Treeless saddles can also reveal asymmetries in your own riding. If you habitually put more weight in one stirrup or lean slightly to one side, a treed saddle compensates with its rigidity. A treeless saddle doesn’t, and you’ll feel the shift immediately. Some riders view this as a training benefit, since it provides honest feedback about balance.

Choosing the Right Pad

The pad is not an accessory with a treeless saddle. It’s a functional component that determines whether the saddle works safely. Look for pads with a defined spinal channel that won’t compress flat under your weight. High-density foam inserts on either side should be thick enough to absorb impact and distribute pressure across the horse’s back muscles. Open-cell foam helps with temperature regulation during longer rides, preventing heat buildup that can cause discomfort.

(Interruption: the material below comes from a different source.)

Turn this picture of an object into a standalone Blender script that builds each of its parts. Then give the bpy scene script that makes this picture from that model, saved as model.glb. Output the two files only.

Some pad systems, like ThinLine pads, use ultra-thin but highly effective shock-absorbing foam that maintains the close-contact feel while still providing meaningful cushioning. Others use multi-pocket designs with removable inserts, letting you add or subtract padding to fine-tune the fit for a specific horse. Expect some trial and error to find the right combination of saddle, pad, and shims for your horse.

Who Should Consider One

Treeless saddles work best for lightweight to moderate-weight riders on horses with good muscular toplines. Heavier riders generate more downward force that the flexible structure must handle, increasing the risk of pressure concentration and spinal contact. They’re a strong option if you ride multiple horses, if your horse’s shape makes conventional fitting difficult, or if you prioritize close contact and freedom of movement in disciplines like trail riding or endurance. For high-impact work like jumping or collected dressage with a heavier rider, a well-fitted treed saddle generally provides better weight distribution and spinal protection.

Whatever you choose, the research is clear on one point: even without a tree, fit still matters. The size, shape, angle, and position of the panels and pads must match the individual horse. “Treeless” does not mean “one size fits all.”